If the new piece of legislation passes, abortion would be legal in instances of rape or potential fatal threats to the mother’s or child’s life. It doesn’t make any mention of stalling or scare anti-abortion tactics that are seen in the United States, such as making the mother consult the father even in the event of nonconsensual sex.

Unfortunately, the draft law will face opposition in the likes of the conservatives in Chile’s Congress, members of Bachelet’s Socialist Party, and the Catholic Church, which still holds considerable political power in the primarily Roman Catholic country.
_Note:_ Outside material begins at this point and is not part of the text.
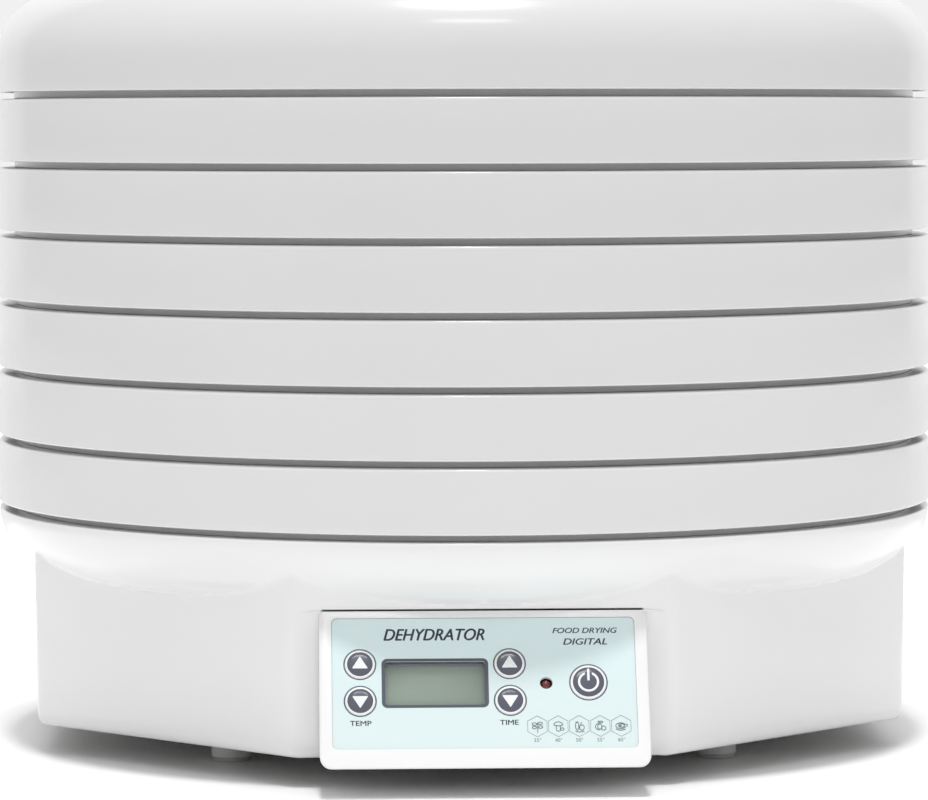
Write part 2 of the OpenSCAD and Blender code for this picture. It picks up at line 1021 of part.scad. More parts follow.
lid();
tray(1);  // tray_1
tray(2);  // tray_2
tray(3);  // tray_3
tray(4);  // tray_4
tray(5);  // tray_5
tray(6);  // tray_6
base_housing();
bottom_cover();
cover_screws();
feet();
foot_pads();
foot_screws();
cord_gland();
terminal_block();
power_board();
power_parts();
heat_sink();
motor_bracket();
motor_grommets();
motor_end_lower();
motor_stator();
motor_windings();
motor_end_upper();
motor_bushes();
rotor_shaft();
fan_impeller();
fan_nut();
heat_plate();
plate_screws();
heater_insulators();
heater_coil(coil_z[0]);  // heater_coil_lower
heater_coil(coil_z[1]);  // heater_coil_upper
thermostat();
thermal_fuse();
air_sensor();
air_deck();
deck_screws();
fan_guard();
console();
console_screws();
label_sheet();
key(keys[0], key_r);  // key_temp_up
key(keys[1], key_r);  // key_temp_down
key(keys[2], key_r);  // key_time_up
key(keys[3], key_r);  // key_time_down
key(power_key, power_key_r);  // key_power
tact_switches();
control_board();
board_screws();
lcd_carrier();
lcd_display();
lcd_window();
status_led();
wiring();
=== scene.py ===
"""Visual model of a round stacking food dehydrator.

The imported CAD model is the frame: every piece made here takes its place from a CAD node's box
and rides on that node's body. The shells, the trays, the console and its keys are rebuilt as
fine meshes, and every piece that is carried over gets a finish of its own.
"""
import json
import logging
import math
from dataclasses import dataclass, field
from enum import Enum
from typing import Iterable, Sequence

import bmesh
import bpy
from mathutils import Matrix, Vector


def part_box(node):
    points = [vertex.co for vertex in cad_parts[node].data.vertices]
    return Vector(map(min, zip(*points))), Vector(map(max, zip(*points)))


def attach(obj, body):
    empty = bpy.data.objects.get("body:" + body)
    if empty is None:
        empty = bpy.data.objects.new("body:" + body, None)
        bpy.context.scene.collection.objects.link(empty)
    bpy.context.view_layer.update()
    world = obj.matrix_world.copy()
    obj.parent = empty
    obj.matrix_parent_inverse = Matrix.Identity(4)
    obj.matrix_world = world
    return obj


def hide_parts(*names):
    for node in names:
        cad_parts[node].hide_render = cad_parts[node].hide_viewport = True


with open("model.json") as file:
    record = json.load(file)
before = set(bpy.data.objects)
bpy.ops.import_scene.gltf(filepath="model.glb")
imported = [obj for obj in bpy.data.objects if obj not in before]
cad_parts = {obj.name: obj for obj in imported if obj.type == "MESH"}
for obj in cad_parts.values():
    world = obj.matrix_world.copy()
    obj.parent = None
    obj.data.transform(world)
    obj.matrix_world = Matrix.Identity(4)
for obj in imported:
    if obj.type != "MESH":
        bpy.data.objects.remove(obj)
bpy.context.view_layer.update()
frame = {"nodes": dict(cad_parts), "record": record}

LOG = logging.getLogger("dehydrator")
MM = 0.001
TURN = 2 * math.pi
TOUCH = 1e-7  # Metres within which two points are one.
Corner = tuple[float, float, float]
Colour = tuple[float, float, float]


# ---- Mesh helpers -------------------------------------------------------------------


def fillet_length(before: Vector, at: Vector, after: Vector, radius: float) -> float:
    """Distance from a corner to where an arc of a radius touches its two sides.

    Args:
        before: The point before the corner.
        at: The corner.
        after: The point after the corner.
        radius: The arc's radius.

    Returns:
        The distance along either side.
    """
    angle = (before - at).angle(after - at)
    return radius / math.tan(angle / 2)


def outline(bm: bmesh.types.BMesh, corners: Sequence[Corner], segments: int = 4) -> None:
    """Draws a closed outline with rounded corners as one face in the XZ plane.

    Args:
        bm: An empty mesh that takes the face.
        corners: Each corner's x, z and radius, in millimetres.
        segments: Segments of each rounded corner, more on a large one.
    """
    points = [Vector((x * MM, 0, z * MM)) for x, z, _ in corners]
    verts = [bm.verts.new(p) for p in points]
    bm.faces.new(verts)
    for i, (_, _, radius) in enumerate(corners):
        if radius > 0:
            after = points[(i + 1) % len(points)]
            length = fillet_length(points[i - 1], points[i], after, radius * MM)
            bmesh.ops.bevel(bm, geom=[verts[i]], offset=length, offset_type="OFFSET",
                            segments=max(segments, int(radius * 0.8)), profile=0.5,
                            affect="VERTICES", material=-1)


def lathe(corners: Sequence[Corner], steps: int, segments: int = 4) -> bmesh.types.BMesh:
    """Turns a rounded outline about the Z axis into a closed ring or a closed dome.

    Args:
        corners: The outline's corners, as radius, height and corner radius in millimetres. Two
            neighbours on the axis close a dome.
        steps: Steps of the full turn.
        segments: Segments of each rounded corner.

    Returns:
        A new mesh.
    """
    bm = bmesh.new()
    outline(bm, corners, segments)
    bmesh.ops.delete(bm, geom=bm.faces[:], context="FACES_ONLY")
    on_axis = [e for e in bm.edges if all(abs(v.co.x) < TOUCH for v in e.verts)]
    bmesh.ops.delete(bm, geom=on_axis, context="EDGES")
    bmesh.ops.spin(bm, geom=bm.verts[:] + bm.edges[:], cent=(0, 0, 0), axis=(0, 0, 1),
                   angle=TURN, steps=steps, use_merge=True)
    bmesh.ops.remove_doubles(bm, verts=bm.verts[:], dist=TOUCH)
    bmesh.ops.recalc_face_normals(bm, faces=bm.faces[:])
    return bm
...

As a male, I fully understand the difficulties of comprehending the controversial issue of abortion. It is an intricate topic. However, I feel strongly to make others aware that criminalizing abortion does not help eliminate the practice and, moreover, puts women’s lives at risk — Chile’s president has also said this. Additionally, abortion can be a beneficial means of protecting a woman’s life, whether it’s physically or emotionally.

That’s the most important aspect of the issue.

Unwanted and unexpected pregnancy, whether it’s through consensual or nonconsensual intercourse, places a huge burden on the mother, especially in our society in the United States. There are many different angles and arguments for or against a woman’s decision, but it must be dealt with on a case-by-case basis.

There will always be the argument about when human life begins, but the mother must be the one to decide what happens to her body. She also has every right to choose whom to address in making the decision of whether to abort and how that unfolds.

Having a child can be an emotionally scary process. Raising a child is financially burdensome as well as an obviously long-term process. Not every un-expecting mother feels ready to make that sort of commitment, and she has the inherent right to decide if she is willing to go through with that or not.

For Chile to finally make moves to end a long-standing ban on what I see as a violation of basic human rights, it’s at least a step toward the right direction. I would like to see Chile repeal this ban further and become a catalyst in changing the rest of Latin America, where many countries place strict limits on abortion, and seven countries uphold an absolute ban.

What occurs to a woman’s body is ultimately her decision to address, not subjected to a political or religious institutions.